TANZANIA has vowed to cooperate with global conservation agencies in retaining the status of the mighty Selous Game Reserve as a World Heritage Site. This comes after the United Nations Educational, Scientific and Cultural Organization (UNESCO) yesterday dropped its plan of delisting the majestic Reserve from its famed list.
Delivering Tanzania's position before the 44th extended session of the World Heritage Committee here yesterday, Tourism and Natural Resources Permanent Secretary Allan Kijazi said the country was ready to cooperate with global conservation agencies, noting that some of the agencies had erred in their collection of facts.
According to Dr Kijazi, Tanzanian had identified some misinformation in the reports compiled by the International Union for Conservation of Nature (IUCN) and the World Heritage Center, as the two mulled over plans of delisting Selous from the World Heritage Site list.

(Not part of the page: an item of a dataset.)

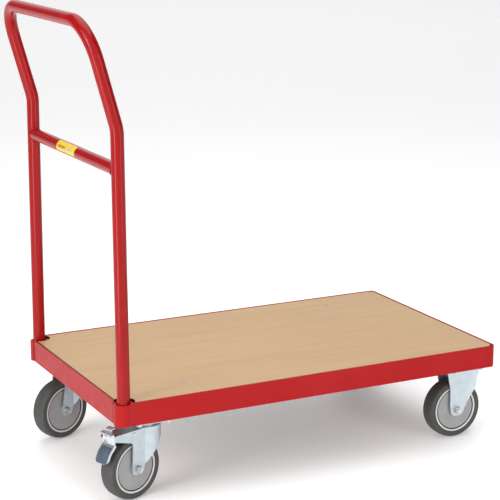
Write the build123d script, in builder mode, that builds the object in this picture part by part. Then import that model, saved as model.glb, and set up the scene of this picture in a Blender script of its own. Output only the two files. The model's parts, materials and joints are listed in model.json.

"As a country, we are ready to cooperate with the respective missions, to collect facts on the ground, so that the misinformation that has been reflected by the IUCN and the center are normalised," he explained.
The Permanent Secretary admitted to have identified a number of flaws on plans of expunging the Selous among World Heritage Sites. "We see a lot of flaws, in terms of procedures and the context of the substance of the matter," said the PS.
Dr Kijazi, however, noted that the country had taken note of the challenges that come with conserving and managing the Game Reserve, whose part has been allocated for the ongoing construction of the Julius Nyerere Hydro-power Station (JNHPP) to generate 2,115 Megawatts of electricity.
He said: "We understand that the situation is currently challenging, we will accommodate the challenges at the right time."
Dr Kijazi further informed the session that Tanzania was currently finalising a General Management Plan (GMP) for the remaining 88 per cent of the one of the largest protected areas in Africa.
The UN agency has in the recent past warned that rampant elephant poaching, as well as the sale of logging rights and a dam project on the Rufiji River, could cause "irreversible damage."
Tanzania's famed Selous Game Reserve was among seven hotspots added to the UN body's 'Danger List' and could be delisted entirely, as both human action and natural disasters threaten the character of these special places. Weighing on the country's feat, the Tanzania Association of Tour Operators (TATO) Chief Executive Officer Sirili Akko thanked UNESCO for acknowledging that human development is equally important.
"We appreciate and laud the responsible ministry for painstakingly working to protect our natural resources, carrying in their hearts for the delicate interests of development and conservation," said Mr Akko.
On its part, the Tanzanian Embassy in France was also elated by the decision reached at the 44th extended session of the World Heritage Committee.
Selous was established in 1922, and in 1982 it was declared a UNESCO World Heritage site thanks to its rich diversity of wildlife and uninterrupted nature. It was named after Frederick Selous, a naturalist, explorer, and soldier.
Large numbers of elephants, black rhinoceroses, cheetahs, giraffes, hippopotamuses and crocodiles live in this immense sanctuary, which measures 50,000 square kilometer.